Ancient spirituality, or mystical philosophy - or whatever you may chose to call it - sought to establish harmony not by recognizing (or holding as the primary focus) the conflict aspect of things - but the relatedness & harmony which exists between the all. It sought to solve the problem of fear not by being conscious of it every moment & fighting it, but by rooting it out of man's consciousness, & from the very face of existence. By being conscious of the fact that, in the ultimate, there is no cause for fear, and there is nothing to be feared. It sought to solve the problem of death not by affirming it completely, but by extinguishing death itself. And that was the great achievement of Jesus Christ: Jesus' triumph over death is the triumph of love over fear - of ultimate truth above superficial fact.

And thus, enlargement in a Sakyamuni or a Jesus did not take the form of establishing or setting up borders beyond borders, but by annihilating all borders.

Man is an Ocean, say the poets: the sages correct: Man is an endless ocean.

This idea of IMMENSITY was what attracted me first, and drew me in.

They who loved God were those who were aching to grow into the boundless: in them the principle of expansion knew that never through the use of his rational faculty, by intellectual analysis, by words & mathematics, by the use of his senses & limbs - can the INDIVIDUAL reach the ENDLESS with the totality of his being. Never can the senses & mind comprehend the All. For, by its very nature, the body & mind cannot deal with the totality as one - it can only deal with parts, fragments, and only in terms of bits & pieces of knowledge, however titanic & sophisticated.

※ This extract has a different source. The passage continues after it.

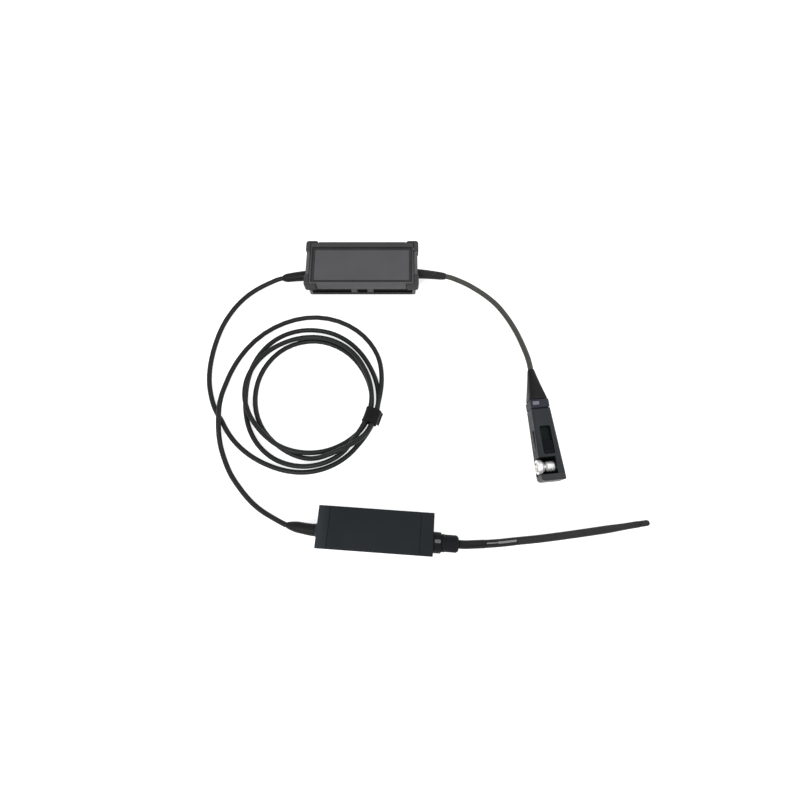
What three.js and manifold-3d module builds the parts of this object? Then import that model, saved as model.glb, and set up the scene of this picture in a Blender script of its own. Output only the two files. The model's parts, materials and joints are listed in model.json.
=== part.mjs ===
// Isolated oscilloscope probe, laid out on a bench: receiver box, scope plug on a short lead,
// long cable with a tied coil, sensor head, and a tip lead that screws onto the head.
// Millimetres, +Z up. The origin is the middle of the receiver's underside; +X runs along the
// receiver towards the scope lead, and -Y points at the sensor head.
import * as THREE from 'three';
import { mergeVertices } from 'three/addons/utils/BufferGeometryUtils.js';
import Module from 'manifold-3d';

const wasm = await Module();
wasm.setup();

// ---- Driving sizes ---------------------------------------------------------------------------

const fit = 0.3; // clearance between seated pieces

// Receiver box
const receiverLength = 118.6; // over the bumpers
const receiverDepth = 54.2; // over the corner pads
const receiverHeight = 25;
const receiverWall = 2.2;
const upperShellHeight = 9.6;
const bumperWall = 3.4; // end bar beside the upper shell
const padProud = 1.2; // corner pads beyond the shell
const padSink = 1.6; // corner pads let into the shell's sides
const padReachX = 13;
const padReachY = 14;
const padTopProud = 0.5;
const baseSetback = 1.5; // lower shell's ends behind the bumpers
const baseSetbackSide = 2.5; // lower shell's sides behind the upper shell's
const baseLipHeight = 5;
const bandInset = 1.2; // long recess above the lower lip
const cheekLength = 3.6; // full-height ends beside the recess
const pocketLength = 105;
const pocketDepth = 42.2;
const pocketSide = -1.7; // the label pocket sits towards the front
const labelMargin = 3.2; // open groove round the label plate
const labelThickness = 0.8;
const labelSink = 1.3; // label face below the rim
const latchWidth = 6.4;
const latchSpacing = 17;
const screwHeadRadius = 2.6;
const screwHeadHeight = 2;
const screwShankRadius = 1.3;
const bossRadius = 3.6;
const boardThickness = 1.6;
const boardEndRoom = 15.3; // from the board to the bumpers' ends
const boardSideRoom = 9.1;
const shieldCanLength = 26;
const shieldCanEndRoom = 12; // from the shield can to the board's end
const reliefBend = -2.8; // the tips lean towards the head
const reliefDroop = -0.6;
const leftRelief = { side: -5.8, length: 28.2, rootRadius: 5.5, tipRadius: 4.3 };
const rightRelief = { side: -3.4, length: 31.6, rootRadius: 5.1, tipRadius: 3.8 };

const straightRoot = 3; // straight run before a relief bends
const neckStep = 1.8; // relief necks inside the walls, below their roots

// Cords
const cableDiameter = 4.8;
const leadDiameter = 5.4;
const tipCableDiameter = 4;
const sleeveSlack = 0.35;
const groundClearance = 0.1;

// Sensor head
const headPlace = [18.5, -268.4];
const headTurn = -3.95; // degrees
const headLength = 102.8;
const headWidth = 37.1;
const headHeight = 22;
const headWall = 2;
const headCorner = 1.5;
const capLeftLength = 10;
const capRightLength = 11.5;
const spigotLength = 4;
const railRadius = 2.9; // screw channels inside the sleeve
const headBoardWidth = 28;
const headAxisSide = -6.5; // jack axis beside the head's middle line
const headReliefSide = -3.1;
const headReliefLength = 25.6;
const headReliefRadius = 5.5;
const headReliefTipRadius = 4.6;
const exitBossRadius = 8.2; // flared boss the head's relief leaves by
const exitBossLength = 2.8;
const ringRadius = 9.2;
const ringLength = 7.2;
const jackRadius = 4;
const jackReach = 14.5; // jack nose beyond the cap
const markLength = 5.4;
const markWidth = 3;
const markSide = 1.2;
const nutRadius = 7.5;
const nutLength = 15;
const nutCollar = 3;
const nutFlutes = 16;
const ferruleRadius = 3.6;

// Tip lead
const tipBootLength = 25.4;
const tipBootRadius = 3.8;
const labelSleeveLength = 28.8;
const labelSleeveRadius = 3.6;
const longSleeveRadius = 3.55;
const longSleeveEndRadius = 2.95;
const tipConnectorLength = 9;
const tipConnectorRadius = 2.75;
const tipPinRadius = 0.35;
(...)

They knew that the principle of freedom, & rebellion against the unchosen tyranny of law, was rooted in a different realm altogether, and in that source was their final aim. That, in the ultimate, nature did not have be conquered to annul its tyranny, but had to be transcended.

Law rests on difference, and a philosophy of power rests on differentiation.

Recognition of difference rests on recognition of separativeness, of potential & actual conflict of interests. There is a difference between the I and the Non-I. The I is perishable, and seeks to continue. The Non-I is perishable, and seeks to continue, or isn't aware of the I, at all. Hence the difference, hence fear, hence the quest power, hence the struggle of conquest.

If my I is imperishable - if I am immortal - I destroy fear.

If the Non-I is fundamentally One with me - if I am infinite - I love.

And thus, the problem of difference found its true solution in realization of the fundamental non-existence of difference, in grasp of fundamental unity. That is, the philosophy of love.

The wisdom of old sought to solve problem of extension not by finalizing differences, but by finalizing identity. And that could only lead to love for the All.

In psychological terms, Christianity realized that Love is the force through which man grows into infinity, grows wide - large - in the highest sense of the term. It is the force through which he keeps growing into a wider, more expansive 'ME'. For Love happens only when the boundaries between the Me and the Non-Me dissolve; and active love is the force which dissolves the difference between Me & Non-Me.

True self-expansion is expansion in love & sympathy & relatedness - which is an ever-growing internal realization of love for all - an ever-growing sense of deathelessness & fearlessness.

Love is possible only when there is no Fear. The lesser we fear, the more we love. And fear rests on difference, on separativeness, on a false idea of self & life - on egoity, mortality & finiteness.

Love for the All is an expression of a man's infinity & immortality.

And that's why I do affirm that the highest truth of self-realization is to be found in the Vedas & Upanishads, in the Sutras, and in the New Testament.